So I don’t think we can leave behind EU for another approach to evaluating outcomes. The problems, to me, seem to lie elsewhere. I think there are problems with the way we’re arriving at probabilities (inventing subjective ones that invite biases and failing to adequately stick to base rates, for example). I also think there might be a point to be made about having priors on unlikely conclusions so that, for example, the conclusion of strong longtermism is so strange that we should be disinclined to buy into it based on the uncertainty about probabilities feeding into the claim. But the approach itself seems right to me. I honestly spent some time looking for alternative approaches because of these last two concerns I mentioned and came away thinking that EU is the best we’ve got.

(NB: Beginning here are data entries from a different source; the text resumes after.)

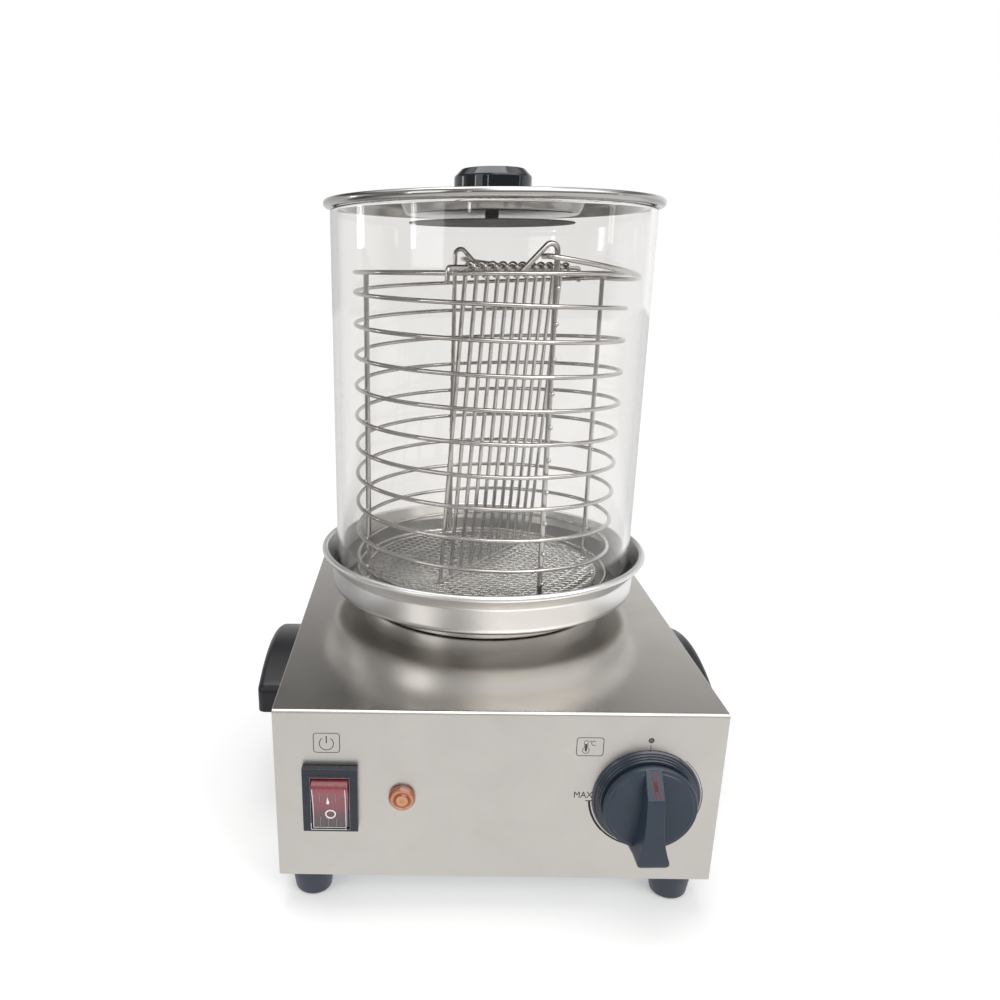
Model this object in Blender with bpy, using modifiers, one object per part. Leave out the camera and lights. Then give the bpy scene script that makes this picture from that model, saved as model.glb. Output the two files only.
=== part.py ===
"""Hot dog steamer for a counter top: steel case, water pan, glass cylinder, lid and wire basket.

Metres, +Z up. The origin is on the counter under the middle of the machine and the front faces -Y.
"""
import math

import bmesh
import bpy
from mathutils import Matrix, Vector

# Shared stock and clearances
SHEET = 0.0010
FIT_GAP = 0.0003
CUT_OVERRUN = 0.0020
MERGE_DISTANCE = 0.00001
WIRE_RESOLUTION = 2
SPIRAL_RESOLUTION = 1
LARGE_STEPS = 36
GLASS_STEPS = 48
KNOB_STEPS = 24
SMALL_STEPS = 12
SCREW_STEPS = 8
SMOOTH_ANGLE = math.radians(35)

# Case
CASE_WIDTH = 0.2400
CASE_DEPTH = 0.3000
CASE_HEIGHT = 0.1030
FOLD_RADIUS = 0.0030
FOLD_STEPS = 3
SIDE_FLANGE = 0.0080
BASE_FLANGE = 0.0100
VENT_LENGTH = 0.0600
VENT_WIDTH = 0.0040
VENT_PITCH = 0.0120
VENT_COUNT = 7

# Feet and their screws
FOOT_HEIGHT = 0.0195
FOOT_TOP_RADIUS = 0.0130
FOOT_BOTTOM_RADIUS = 0.0102
FOOT_ROUND = 0.0020
FOOT_INSET = 0.0170
FOOT_BORE_RADIUS = 0.0050
FOOT_BORE_DEPTH = 0.0120
SCREW_RADIUS = 0.0019
SCREW_HEAD_RADIUS = 0.0038
SCREW_HEAD_HEIGHT = 0.0024
SCREW_HOLE_GAP = 0.0004
SCREW_TIP = 0.0040

# Side handles
HANDLE_LENGTH = 0.1080
HANDLE_REACH = 0.0265
HANDLE_HEIGHT = 0.0282
HANDLE_TOP_DROP = 0.0250
HANDLE_ARCH = 0.0110
HANDLE_ARCH_STEPS = 8
HANDLE_WALL = 0.0030
HANDLE_ROUND = 0.0045
HANDLE_ROUND_STEPS = 3
HANDLE_SCREW_SPACING = 0.0700

# Front controls, placed from the sides of the case and from its bottom edge
CONTROL_HEIGHT = 0.0525
SWITCH_INSET = 0.0301
LAMP_SPACING = 0.0386
DIAL_INSET = 0.0398

SWITCH_WIDTH = 0.0298
SWITCH_HEIGHT = 0.0402
SWITCH_DROP = 0.0004
SWITCH_BEZEL = 0.0045
SWITCH_BODY_WIDTH = 0.0262
SWITCH_BODY_HEIGHT = 0.0336
SWITCH_BODY_DEPTH = 0.0220
SWITCH_CAVITY_DEPTH = 0.0090
ROCKER_DROP = 0.0029
ROCKER_WIDTH = 0.0198
ROCKER_RADIUS = 0.0154
ROCKER_BACK = 0.0030
ROCKER_CREST = 0.0070
ROCKER_VALLEY = 0.0046
ROCKER_GAP = 0.0004
ROCKER_TILT = math.radians(10)
ROCKER_ARC_STEPS = 4

LAMP_RADIUS = 0.0073
LAMP_REACH = 0.0042
LAMP_RIM = 0.0016
LAMP_STEM_RADIUS = 0.0052
LAMP_STEM_DEPTH = 0.0020
LAMP_BODY_RADIUS = 0.0056
LAMP_BODY_DEPTH = 0.0180

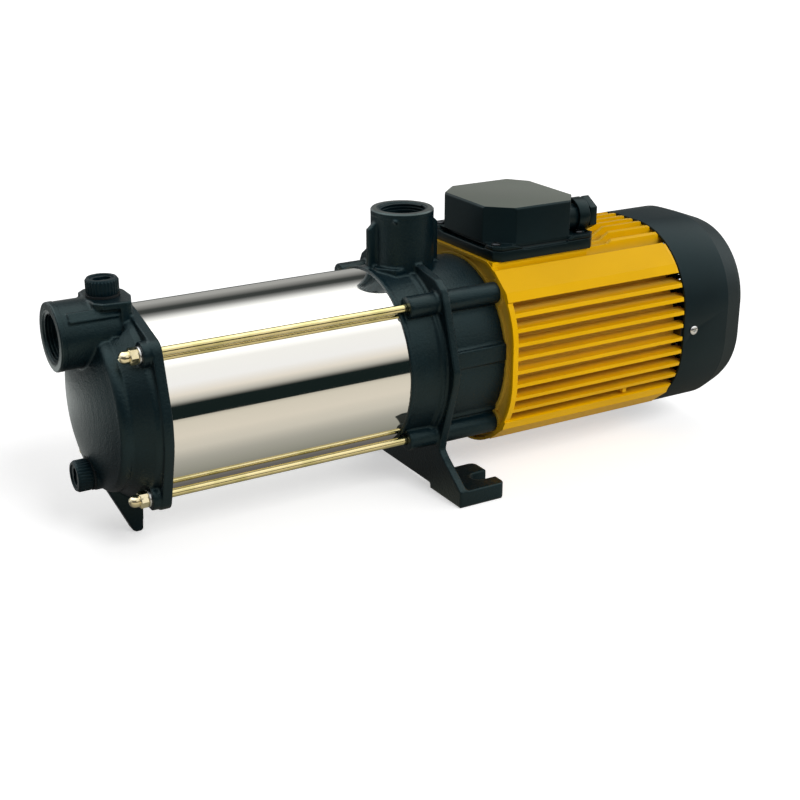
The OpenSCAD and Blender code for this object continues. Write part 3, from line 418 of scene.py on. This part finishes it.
def poured(bm, more):
    """Adds another closed mesh to bm; the skin of the casting then joins the two."""
    mesh = bpy.data.meshes.new("more")
    more.to_mesh(mesh)
    more.free()
    bm.from_mesh(mesh)
    bpy.data.meshes.remove(mesh)


def ring(r0, r1, x0, x1):
    return solid_of_turning([(r0, x0), (r1, x0), (r1, x1), (r0, x1)], 180)


def prism(outline, place, y0, y1):
    """A bar with the given outline; place makes a point of outline and distance."""
    bm = bmesh.new()
    ends = [[bm.verts.new(Vector(place(a, z, y)) * MM) for a, z in outline] for y in (y0, y1)]
    count = len(outline)
    bm.faces.new(ends[0])
    bm.faces.new(list(reversed(ends[1])))
    for i in range(count):
        j = (i + 1) % count
        bm.faces.new((ends[0][i], ends[1][i], ends[1][j], ends[0][j]))
    bmesh.ops.recalc_face_normals(bm, faces=bm.faces)
    return bm


def side_rib(y0, y1):
    """A flat rib along the side of the bracket's rear drum."""
    return prism([(-22, 98), (22, 98), (22, 111), (-22, 111)], lambda x, z, y: (x, y, z), y0, y1)


def lump(centre, size):
    """A small flattened ball."""
    bm = bmesh.new()
    bmesh.ops.create_uvsphere(bm, u_segments=24, v_segments=14, radius=1)
    bmesh.ops.scale(bm, vec=[v * MM for v in size], verts=bm.verts)
    bmesh.ops.translate(bm, vec=Vector(centre) * MM, verts=bm.verts)
    return bm


def casting(name, node, voxel, cuts, more):
    """A cast body: a CAD node's mesh, cut and added to, with all its edges softened."""
    made = new_object(name, node_mesh(node), cast_black)
    for cut in cuts:
        combine(made, cut)
    bm = bmesh.new()
    bm.from_mesh(made.data)
    for extra in more:
        poured(bm, extra)
    bm.to_mesh(made.data)
    bm.free()
    remesh = made.modifiers.new("skin", "REMESH")
    remesh.mode = "VOXEL"
    remesh.voxel_size = voxel
    relax = made.modifiers.new("relax", "SMOOTH")
    relax.factor = 0.5
    relax.iterations = 3
    bake(made)
    count = len(made.data.polygons) * 2
    if count > CAST_FACES:
        thin = made.modifiers.new("thin", "DECIMATE")
        thin.ratio = CAST_FACES / count
        bake(made)
    made.data.shade_smooth()
    finish_piece(made, "pump", "cast_black", node)


# ---------------------------------------------------------------- threads by geometry nodes
def socket_named(tree, name):
    return next(s for s in tree.interface.items_tree if s.name == name).identifier


def geometry_tree(name, sockets):
    """A new geometry tree, and its input sockets by name. sockets: the kind of each."""
    tree = bpy.data.node_groups.new(name, "GeometryNodeTree")
    tree.interface.new_socket("Geometry", in_out="OUTPUT", socket_type="NodeSocketGeometry")
    for label, kind in sockets.items():
        tree.interface.new_socket(label, in_out="INPUT", socket_type="NodeSocket" + kind)
    inputs = tree.nodes.new("NodeGroupInput")
    return tree, {s.name: s for s in inputs.outputs}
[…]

I’d note, finally, that I take the utopianism point well and wold like to see more discussion of this. Utopian movements have a sordid history, and Popper is spot-on. Longtermism doesn’t have to be utopian, though. Avoiding really bad outcomes, or striving for a middling outcome, is not utopian. This seems to me to dovetail with my proposal in the last paragraph to improve our probability estimates. Sticking carefully to base rates and things we have some idea about seems to be a good way to avoid utopianism and its pitfalls. So I’d suggest a form of longtermism that is humble about what we know and strives to get the least-bad empirical data possible, but I still think longtermism comes out on top.
However, I think a weakness in the argument is that it assumes the probabilities exist and are constant throughout, but they aren’t defined by assumption in the Ellsberg paradox. In particular, looking at the figure for case 1, the argument assumes p is the same when you start at the first random node as it is looking forward when you’re at one of the two choice nodes, 1 or 2. In some sense, this is true, since the colours of the balls don’t change between, but you don’t have a subjective estimate of p by assumption and “unknown probability” is a contradiction in terms for a Bayesian. (These are notes I took when I read the paper a while ago, so I hope they make sense! :P.)
Another weakness is that I think these kinds of sequential lotteries are usually only relevant in choices where an agent is working against you or trying to get something from you (e.g. money for their charity!), which also happen to be the cases where ambiguity aversion is most useful. You can’t set up such a sequential lottery for something like the degree of insect consciousness, P vs NP, or whether the sun will rise tomorrow.
On the expected value argument, are you referring to this?
The answer I think lies in an oft-overlooked fact about expected values: that while probabilities are random variables, expectations are not. Therefore there are no uncertainties associated with predictions made in expectation. Adding the magic words “in expectation” allows longtermists to make predictions about the future confidently and with absolute certainty.
Based on the link to the wiki page for random variables, I think Vaden didn’t mean that the probabilities themselves follow some distributions, but was rather just identifying probability distributions with the random variables they represent, i.e., given any probability distribution, there’s a random variable distributed according to it.
However, I do think his point does lead us to want to entertain multiple probability distributions.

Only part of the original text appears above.